Cyd gains something from Miranda’s more sensitive conversational style, learning to listen more before she speaks. Towards the end of the film, we see Miranda speaking at a lecture theatre, with Cyd and Katie watching. When it’s time for audience questions, Cyd gets up and asks Miranda a question that she genuinely wants to hear the answer to. She’s still giggling as she walks up to the mic, so she’s still being herself; rather than being more mature, she is simply more respectful of those around her.
In turn, Miranda learns from Cyd to stand for herself.

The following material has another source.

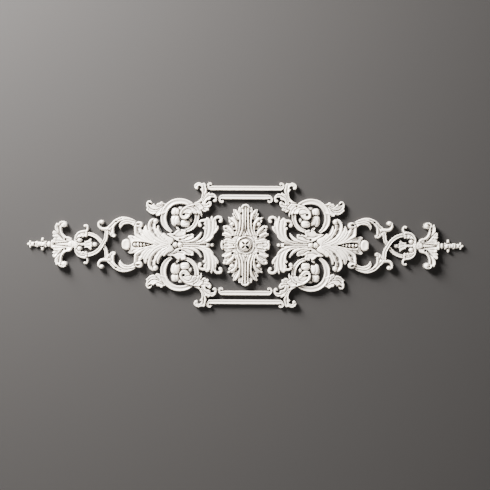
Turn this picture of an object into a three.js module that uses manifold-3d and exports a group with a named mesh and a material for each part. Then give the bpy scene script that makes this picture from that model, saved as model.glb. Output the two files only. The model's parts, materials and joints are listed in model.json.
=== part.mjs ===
// A symmetrical cast plaster relief ornament for a wall: an upright acanthus rosette in the middle, two
// short channelled rails above it and two below, and a long scrollwork arm on each side that ends in a
// finial of beads. Every piece is a flat-backed casting. X runs along the ornament, Z is up, the front
// faces -Y, and the flat backs all lie in the plane y = 0. The origin is the middle of the rosette's back.

import * as THREE from 'three';
import { mergeVertices } from 'three/addons/utils/BufferGeometryUtils.js';
import Module from 'manifold-3d';

const wasm = await Module();
wasm.setup();

// Sizes in millimetres.
const ORNAMENT_LENGTH = 1500;      // tip bead to tip bead
const RAIL_WIDTH = 15.5;           // width of the channelled rails
const OUTER_RAIL_LENGTH = 263.4;
const INNER_RAIL_LENGTH = 183.5;
const OUTER_RAIL_RISE = 195.5;     // from the long axis to the middle of the outer rail
const RAIL_PITCH = 30.5;           // from the outer rail's middle to the inner rail's
const OUTER_RAIL_GAP = 2.4;        // from the end of an outer rail to the leaf spray beside it
const INNER_RAIL_GAP = 6;          // from the end of an inner rail to the volute beside it

// How far the carving stands off the wall, in millimetres.
const RAIL_DEPTH = 11;
const STRAND_DEPTH = 14;
const CROSSING_DEPTH = 18;         // the strand that passes over
const RING_DEPTH = 14;
const LEAF_DEPTH = 17;
const PALMETTE_DEPTH = 24;
const VOLUTE_DEPTH = 21;
const PETAL_DEPTH = 15;
const BEAD_DEPTH = 11;
const TIP_DEPTH = 12;              // where a leaf or lobe runs out to its tip
const STRING_DEPTH = 10;           // the thin string of flowers at the end of an arm
const ROSETTE_DEPTH = 22;
const BUTTON_DEPTH = 28;
const EYE_DEPTH = 7;               // how deep the drilled slot in the palmette goes
const SMALLEST_FACET = 2.4;        // ridges lower than this are left to the finished surface
const STOCK = 3;                   // extra thickness behind the wall plane, cut off flat at the end

// The carving is drawn on a grid of modules, 437.4 to the ornament's length, so it keeps its proportions as
// shares of the length. An arm's tip is at 0 and the rosette is in the middle.
const MODULE = ORNAMENT_LENGTH / 437.4;
const MIDDLE = ORNAMENT_LENGTH / 2 / MODULE;

// The two branches of the corner spray, in modules: each one ends level with a rail and a gap away from it.
const SPRAY_RISE = OUTER_RAIL_RISE / MODULE;
const SPRAY_EDGE = MIDDLE - (OUTER_RAIL_LENGTH / 2 + OUTER_RAIL_GAP) / MODULE;
const VOLUTE_RISE = (OUTER_RAIL_RISE - RAIL_PITCH) / MODULE;
const VOLUTE_EDGE = MIDDLE - (INNER_RAIL_LENGTH / 2 + INNER_RAIL_GAP) / MODULE;

// Cross-sections, from one edge to the other: [across, height], as shares of half the width and the depth.
const CHANNELLED = [[-1, 0], [-0.76, 1], [0, 0.72], [0.76, 1], [1, 0]];
const GROOVED = [[-1, 0], [-0.62, 1], [0, 0.78], [0.62, 1], [1, 0]];
const FLUTED = [[-1, 0], [-0.72, 0.9], [-0.32, 0.7], [0, 1], [0.32, 0.7], [0.72, 0.9], [1, 0]];
const PLAIN = [[-1, 0], [-0.66, 1], [0.66, 1], [1, 0]];

// A value read from a list of [place, value] pairs, straight between them.
function along(table, t) {
  if (!Array.isArray(table)) return table;
  let k = 1;
  while (k < table.length - 1 && table[k][0] < t) k += 1;
  const [t0, v0] = table[k - 1];
  const [t1, v1] = table[k];
  const share = THREE.MathUtils.clamp((t - t0) / Math.max(t1 - t0, 1e-9), 0, 1);
  return v0 + (v1 - v0) * share;
}

// The stations of a sweep: each place where a width table turns, and even steps where these leave room.
function stations(steps, tables) {
  const places = [];
  const add = (t, room) => {
    if (places.every((place) => Math.abs(place - t) > room)) places.push(t);
  };
  for (const table of tables.filter(Array.isArray)) table.forEach(([t]) => add(t, 0.02));
  for (let k = 0; k <= steps; k += 1) add(k / steps, 0.6 / steps);
  return places.sort((p, q) => p - q);
}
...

The pair previously discussed sex rather candidly (very much Cyd’s influence). After the infamous soirée, they are chatting when Cyd crosses a line. Rather than let it go, Miranda takes the moment to explain herself and what could be perceived to be her asexuality (or at least an ambivalence towards sex). I’ll delve deeper into this scene next week (sequence analysis upcoming!), but for now it suffices to say that Miranda defends herself with an assured-ness we hadn’t seen before Cyd arrived.
Ultimately, Princess Cyd is about dealing with trauma through interpersonal connection. Thankfully, the film manages, most of the time, to focus on recovery instead of trauma itself; while aspects of the set-up may seem heavy, the result is refreshingly light, softly spoken, ethereal even. In finding each other, the characters find joy to bring back to their own lives. In a smaller way, so do we.